Parte da
ineficácia na política brasileira de segurança pública – cuja escalada dos
assassinatos em São Paulo é apenas o último episódio – vem do fato de que, em todos os estados da
federação, há duas polícias, uma civil e uma militar, com funções muitas vezes
sobrepostas. Como já apontaram vários especialistas, o fim dessa dualidade seria
uma condição necessária para o combate mais efetivo ao crime e o
aperfeiçoamento democrático do país.
O que ocorre no Brasil é uma
excrescência.

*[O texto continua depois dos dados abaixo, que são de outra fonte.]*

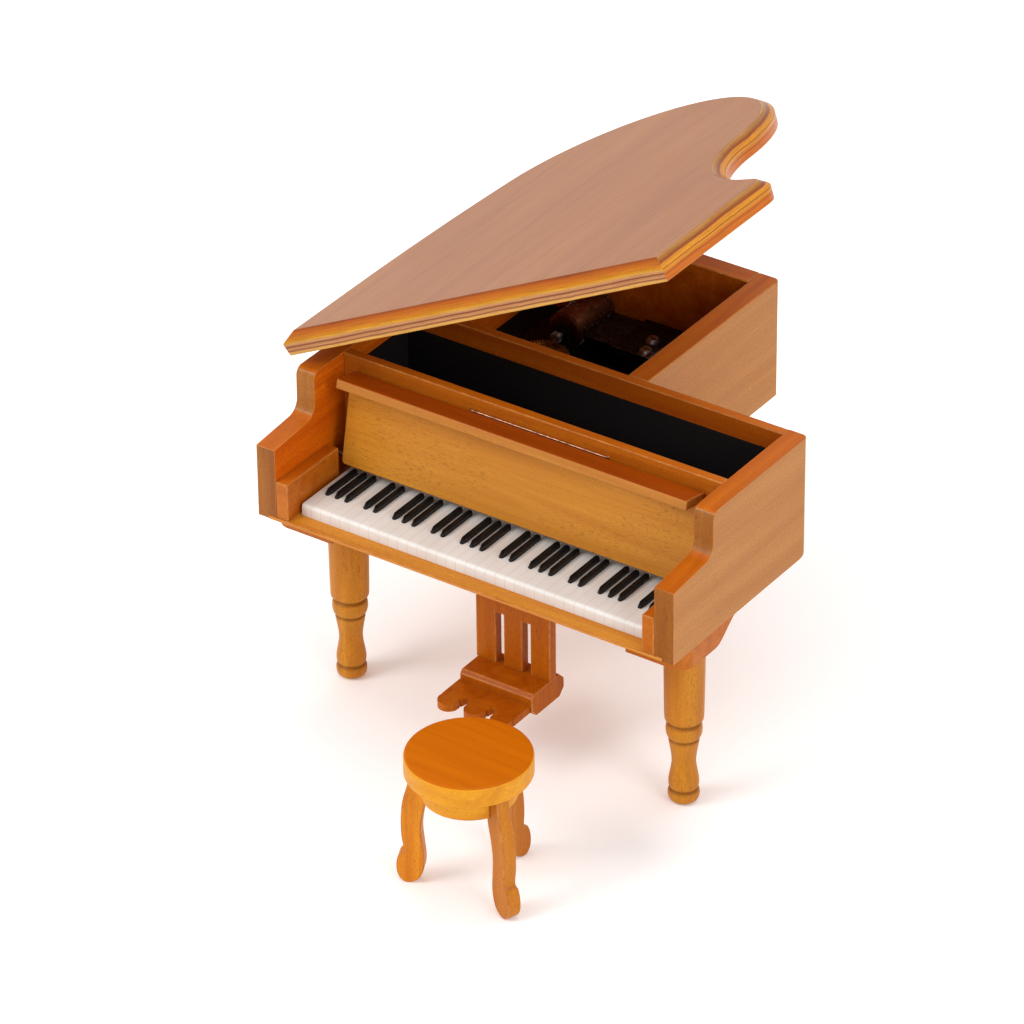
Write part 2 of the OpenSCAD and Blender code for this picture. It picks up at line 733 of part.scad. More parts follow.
module winding_stem() color(steel) place()
    translate([barrel_c[0], barrel_c[1], case_low - 9])
        cylinder(r = stem_r, h = barrel_low + barrel_h + 1.8 - case_low + 9);

module winding_key() color(steel) place() translate([barrel_c[0], barrel_c[1], case_low - 9]) {
    difference() {
        cylinder(r = 2.6, h = 8);
        translate([0, 0, -1]) cylinder(r = stem_r, h = 10);
    }
    for (side = [-1, 1]) difference() {
        translate([side * 6.6, 0.6, 1]) rotate([90, 0, 0]) cylinder(r = 4.6, h = 1.2);
        translate([side * 6.6, 0.6 + eps, 1]) rotate([90, 0, 0]) cylinder(r = 2, h = 1.2 + 2 * eps);
        cylinder(r = 2.2, h = 30, center = true);
    }
}

// ---- stool ----

module at_stool() translate([stool_x, -stool_y, 0]) children();

module stool_seat() color(wood) place() at_stool() translate([0, 0, seat_z - seat_t])
    rotate_extrude() polygon([[0, 0], [seat_r - 0.6, 0], [seat_r, 0.6],
        [seat_r, seat_t - 0.9], [seat_r - 0.3, seat_t - 0.3], [seat_r - 0.9, seat_t],
        [0, seat_t]]);

apron_z = seat_z - seat_t - apron_h;
stool_leg_t = 4.8;

module stool_apron() color(wood) place() at_stool() difference() {
    translate([0, 0, apron_z]) cylinder(r = apron_r, h = apron_h);
    for (leg = stool_legs) rotate(leg[0])
        translate([13, -stool_leg_t / 2, apron_z - 1]) cube([5, stool_leg_t, apron_h + 2]);
}

// A flat leg whose outline leans outwards towards the floor
module stool_leg(leg) color(wood) place() at_stool() rotate(leg[0])
    translate([0, stool_leg_t / 2, 0]) rotate([90, 0, 0]) linear_extrude(stool_leg_t) {
        p = [for (q = stool_leg_outline)
            [q[0] + leg[1] * max(0, 1 - q[1] / apron_z), q[1]]];
        n = len(p);
        polygon(concat([p[0]], smooth(p, 1, n - 3, 4), [p[n - 2], p[n - 1]]));
    }

module stool_leg_back() stool_leg(stool_legs[0]);
module stool_leg_left() stool_leg(stool_legs[1]);
module stool_leg_right() stool_leg(stool_legs[2]);

left_side();
right_side();
front_rail();
divider();
tail_side();
back_wall();
bottom_board();
tray_lining();
movement_board();
bay_lining();
left_key_block();
right_key_block();
white_keys();
black_keys();
key_cover_panel();
key_cover_ledge();
key_cover_pins();
rest_wire();
lid_board();
lid_hinge_leaves();
case_hinge_leaves();
hinge_pins();
lid_hinge_screws();
case_hinge_screws();
front_left_block();
front_right_block();
rear_block();
front_left_leg();
front_right_leg();
rear_leg();
lyre_plate();
lyre_base();
pedal_plate();
movement_bedplate();
pinned_cylinder();
cylinder_arbor();
comb();
comb_screws();
spring_barrel();
governor_wheel();
governor_bracket();
air_brake();
winding_stem();
winding_key();
stool_seat();
stool_apron();
stool_leg_left();
stool_leg_right();
stool_leg_back();
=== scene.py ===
import json
import math
import random

import bmesh
import bpy
from mathutils import Matrix, Vector

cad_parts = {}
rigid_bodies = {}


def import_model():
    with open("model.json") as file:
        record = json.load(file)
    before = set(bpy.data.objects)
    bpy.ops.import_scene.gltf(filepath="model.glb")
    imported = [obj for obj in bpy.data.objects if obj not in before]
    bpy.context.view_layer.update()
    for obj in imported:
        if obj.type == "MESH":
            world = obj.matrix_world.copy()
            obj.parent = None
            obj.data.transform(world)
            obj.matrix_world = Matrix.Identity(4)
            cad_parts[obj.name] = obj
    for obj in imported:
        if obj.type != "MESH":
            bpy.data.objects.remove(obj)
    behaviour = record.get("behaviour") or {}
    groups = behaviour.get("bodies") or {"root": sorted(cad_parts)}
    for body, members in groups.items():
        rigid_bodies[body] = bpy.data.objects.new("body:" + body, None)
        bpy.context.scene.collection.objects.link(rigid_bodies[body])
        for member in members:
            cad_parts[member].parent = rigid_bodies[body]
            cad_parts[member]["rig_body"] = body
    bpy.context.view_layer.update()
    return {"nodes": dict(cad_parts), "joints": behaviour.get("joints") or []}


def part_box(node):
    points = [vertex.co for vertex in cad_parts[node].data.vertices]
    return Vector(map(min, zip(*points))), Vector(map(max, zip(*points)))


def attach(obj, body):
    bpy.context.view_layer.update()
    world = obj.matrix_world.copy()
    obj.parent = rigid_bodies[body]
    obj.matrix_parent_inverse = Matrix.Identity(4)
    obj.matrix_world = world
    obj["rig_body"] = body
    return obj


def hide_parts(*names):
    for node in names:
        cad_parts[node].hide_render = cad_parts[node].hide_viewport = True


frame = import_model()
MM = 0.001
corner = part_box("left_side")[0]
RNG = random.Random(7)


def at(x, y, z):
    """A point in the frame, from case coordinates: mm from the left side's front bottom corner, with the
    height from the floor."""
    return Vector((corner.x + x * MM, corner.y + y * MM, z * MM))


# ---------------------------------------------------------------- materials


class Net:
    """Short calls for building one material's nodes."""

    def __init__(self, name):
        self.mat = bpy.data.materials.new(name)
        self.mat.use_nodes = True
        self.tree = self.mat.node_tree
        self.tree.nodes.clear()
        self.out = self.add("ShaderNodeOutputMaterial")
        self.bsdf = self.add("ShaderNodeBsdfPrincipled")
        self.link(self.bsdf.outputs[0], self.out.inputs[0])
        self.object = self.add("ShaderNodeTexCoord").outputs["Object"]

    def add(self, kind, **values):
        node = self.tree.nodes.new(kind)
        for key, value in values.items():
            setattr(node, key, value)
        return node

    def link(self, a, b):
        self.tree.links.new(a, b)

    def math(self, op, a, b=0.0):
        node = self.add("ShaderNodeMath", operation=op)
        for socket, value in zip(node.inputs, (a, b)):
            if isinstance(value, (int, float)):
                socket.default_value = value
            else:
                self.link(value, socket)
        return node.outputs[0]

    def place(self, scale, offset=(0, 0, 0), turn=(0, 0, 0)):
        node = self.add("ShaderNodeMapping")
        node.inputs["Location"].default_value = offset
        node.inputs["Rotation"].default_value = turn
        node.inputs["Scale"].default_value = scale
        self.link(self.object, node.inputs["Vector"])
        return node.outputs[0]

    def noise(self, vector, detail=3.0, rough=0.55, distort=0.0):
        node = self.add("ShaderNodeTexNoise")
        self.link(vector, node.inputs["Vector"])
        node.inputs["Scale"].default_value = 1.0
        node.inputs["Detail"].default_value = detail
        node.inputs["Roughness"].default_value = rough
        node.inputs["Distortion"].default_value = distort
        return node.outputs["Fac"]

    def ramp(self, value, stops):
        """stops holds (position, red, green, blue), with the colours as on a screen."""
        node = self.add("ShaderNodeValToRGB")
        bar = node.color_ramp
        while len(bar.elements) < len(stops):
            bar.elements.new(0.5)
        for element, (where, *colour) in zip(bar.elements, stops):
            element.position = where
            element.color = (*srgb(*colour), 1)
        self.link(value, node.inputs[0])
        return node.outputs[0]

    def level(self, value, low, high, a=0.0, b=1.0):
        node = self.add("ShaderNodeMapRange")
        for socket, number in zip(node.inputs[1:5], (low, high, a, b)):
            socket.default_value = number
        self.link(value, node.inputs[0])
        return node.outputs[0]

    def mix(self, factor, a, b):
        node = self.add("ShaderNodeMix", data_type="RGBA")
        for socket, value in ((node.inputs[0], factor), (node.inputs[6], a), (node.inputs[7], b)):
            if isinstance(value, (int, float)):
                socket.default_value = value
            elif isinstance(value, tuple):
                socket.default_value = (*value, 1)
            else:
                self.link(value, socket)
        return node.outputs[2]

    def axis(self, letter):
        node = self.add("ShaderNodeSeparateXYZ")
        self.link(self.object, node.inputs[0])
        return node.outputs["XYZ".index(letter)]

    def bump(self, height, strength, distance):
        node = self.add("ShaderNodeBump")
        node.inputs["Strength"].default_value = strength
        node.inputs["Distance"].default_value = distance
        self.link(height, node.inputs["Height"])
        self.link(node.outputs[0], self.bsdf.inputs["Normal"])

    def base(self, colour):
        self.link(colour, self.bsdf.inputs["Base Color"])

    def rough(self, value):
        self.link(value, self.bsdf.inputs["Roughness"])

    def set(self, **values):
        for key, value in values.items():
            self.bsdf.inputs[key.replace("_", " ")].default_value = value
        return self


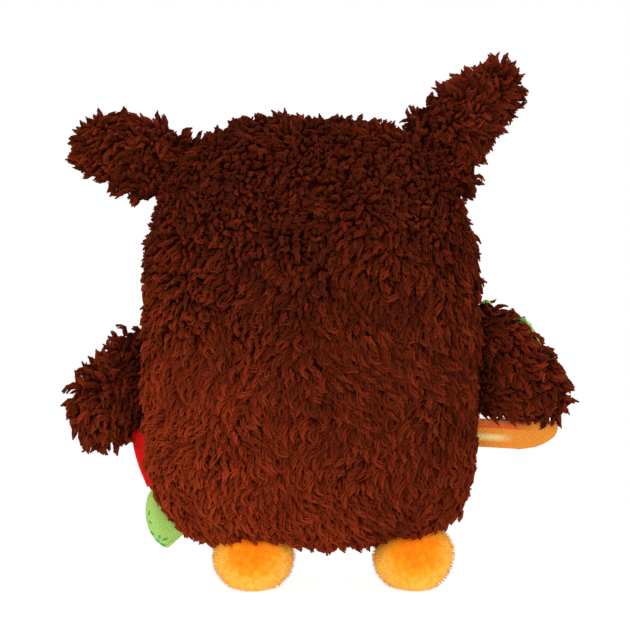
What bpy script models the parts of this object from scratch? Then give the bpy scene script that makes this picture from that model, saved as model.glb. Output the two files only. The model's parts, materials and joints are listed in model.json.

A Polícia Civil exerce função de polícia
judiciária; a ela compete fazer investigações depois da ocorrência dos crimes. Os delegados são os responsáveis pelo
inquérito policial; eles têm que ouvir testemunhas, obter provas e chegar
ao autor do delito. Depois disso, o inquérito é mandado para o Ministério
Público e para a Justiça. Já à Polícia Militar é uma força preventiva, encarregada do policiamento ostensivo
e da repressão ao crime.
A Polícia Civil já existia na época do Império, nas antigas províncias, com as mesmas funções investigativas, enquanto cabia ao Exército a repressão. Uma das razões da queda da monarquia, aliás, foi a recusa do Exército em servir como “capitão do mato” para capturar escravos foragidos das fazendas. Com a instalação da República, em 1889, as províncias se constituíram em Estados autônomos e seus governadores, representantes das oligarquias locais, montaram pequenos exércitos estaduais, as chamadas “Forças Públicas” ou “Brigadas”, que depois se transformaram na Polícia Militar.
A Força Pública de SP era um verdadeiro Exército |
Em
São Paulo, berço da oligarquia dominante no país
durante a República Velha, a Força Pública foi formada pela Missão Militar
Francesa, que somente muito depois treinaria o Exército nacional. A FP de São
Paulo tinha armamentos pesados e até blindados e esse poder de fogo conferiu a
ela um protagonismo militar nas revoluções de 1924, 1930 e 1932. Somente durante
o Estado Novo as polícias estaduais foram submetidas ao poder central. Com a
redemocratização de 1946, elas novamente voltaram ao poder dos Estados. A ditadura
militar instalada em 1964 pôs as PMs como força auxiliar do Exército,
militarizando-as e colocando-as sob o comando de oficiais superiores da força
de terra (coronéis ou tenentes-coronéis). E a Constituição de 1988 não
conseguiu mudar essa herança.
Na ditadura, a PM fez sua opção preferencial por pretos e pobres |
Uma das consequências mais graves dessa militarização
foi o fato de policiais
militares passarem a ser julgados por tribunais militares próprios,
subordinados aos governos estaduais. Isso favoreceu, dentre outros efeitos
colaterais, a impunidade, a corrupção e a formação de grupos de extermínio, como
os esquadrões da morte. A violência policial e a tortura como método,
principalmente contra as “classes perigosas”, se tornou marca registrada da iniqüidade
nacional. A sensação de impunidade policial também deu lugar a greves armadas
contra os governos estaduais como forma de pressão trabalhista, como aconteceu este
ano na Bahia.
Os Carabinieri da Itália: policiais comuns |
Polícias
militares não são exclusivas do Brasil; Alemanha, França, Itália, Espanha,
Argentina, Chile, entre outros, têm suas forças policiais militarizadas: a
Gerdarmerie; os Carabineiros; a Guarda Civil, a Polícia Federal etc. Em muitos
desses países, as polícias militares cumprem papéis de investigação e coerção.
Mas em todos eles, sem exceção, a polícia militar é uma força nacional,
submetida ao poder central; o único país em que uma força militarizada é
subordinada a governos locais é o Brasil, o que constitui uma ameaça potencial de
estados ao governo federal. Nos EUA, por exemplo, são os prefeitos
quem comandam a polícia, que é uma só e é civil, embora os policiais possam
andar fardados e a instituição ter alguma hierarquia militar.
Violência, traço distintivo da PM militarizada |
Depois da ditadura houve várias tentativas de unificar as polícias no Brasil, mas elas só ficaram no papel. O ex-governador
paulista Mário Covas encabeçou a última delas. Mas ninguém parece ser capaz de
vencer as resistências fortíssimas de ambas as polícias; a civil reluta na
mudança porque ela não quer transferir ao Ministério Público a competência da
investigação. Já a PM teme que, a exemplo do que acontece na França, Itália e
Portugal, a unificação resulte no fim dos tribunais militares, que hoje
permitem aos policiais militares brasileiros, em caso de prática de crimes, serem
julgados por estes tribunais e não pela justiça comum.